If the Browns make the playoffs, it will be via the Wild Card. Presently, the Browns are trailing both the Jaguars and the Titans, who are both 6-3. The Browns are tied with the 5-4 Bills, which could make the Browns/Bills showdown in week 15 a huge match up.

The Browns are now into the weaker portion of their schedule, and only one team with a winning record (Buffalo) remains. If the Browns can get to 10-6, they have a good shot at the Wild Card, but if they can get to 11-5, a Wild Card birth is a virtual lock. It’s time for this team to put up or shut up.

Up Next: 10/18, At Baltimore, M & T Bank Stadium, 1:00
All of the games from here on out are big, but this game is huge. The Browns can move two games above .500 while realistically ending Baltimore’s season with a win.

There won’t be a much better time to catch Baltimore. They are coming off of two embarrassing losses to divisional foes (Pittsburgh, Cincinatti), and they can’t seem to move the football.
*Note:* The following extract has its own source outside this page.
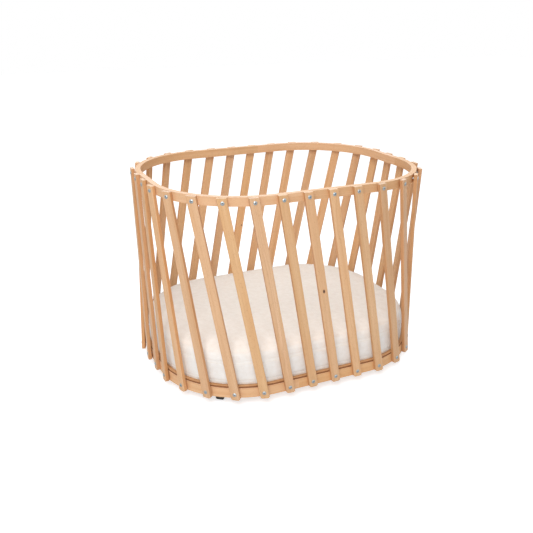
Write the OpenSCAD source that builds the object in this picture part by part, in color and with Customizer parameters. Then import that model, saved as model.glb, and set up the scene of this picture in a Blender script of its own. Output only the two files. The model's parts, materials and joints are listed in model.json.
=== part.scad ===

Starting cornerback Samari Rolle is out, while Chris McAlister, Ed Reed, and Terrell Suggs are all questionable.

Kyle Boller will start at quarterback, replacing the painfully inadequate Steve McNair. Here’s a team that the Browns defense should hold under 30 points.

We know the Browns can score on the Ravens, as they burned the vaunted Baltimore defense for 27 points in week four, even with a conservative approach in the second half. With the Ravens defense battered and bruised, the going should be even easier.